I know a training organization that’s re-discovered branding, and it’s busy ensuring its logo is applied consistently to all marketing communications and training materials. In the process, however, the training firm neglected a critical branding element: the “brand experience” provided its training staff who deliver on the brand.
The instructors work hard to deliver quality content and create an engaging learningexperience for customers. Their efforts are reflected in positive program evaluations along with positive revenue for the training firm. However, in its zeal to re-brand its current programs, create new ones, and issue directives on how to incorporate the logo on all training materials, management stopped listening to those responsible for delivering the training itself.
The result is increasing frustration among the instructors.
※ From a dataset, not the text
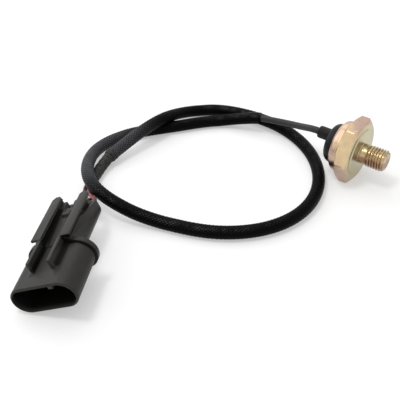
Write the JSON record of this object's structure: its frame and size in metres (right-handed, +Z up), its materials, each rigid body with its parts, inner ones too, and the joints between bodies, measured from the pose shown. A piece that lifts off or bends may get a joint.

What can management do to rebuild its relationship with them?
It can start by proactively listening and responding to instructor concerns:
- How do instructors perceive the quality of support they’re given to deliver a positive experience to customers?
- What works and what gets in the way of effectively delivering a positive training experience?
- What suggestions/ideas do instructors have for improving training delivery, developing new programs, etc.
Two important lessons:
- Brand strategy cannot overlook the people who deliver the brand promise. Both internal branding & internal marketing recognize staff as an organization’s “first audience” to be engaged before its customers.
- To be effective, branding must also be multi-dimensional – applied at the marcomm AND experiential levels.
Otherwise, it’s wasted effort that if not effectively resolved can result in both turnover and brand damage.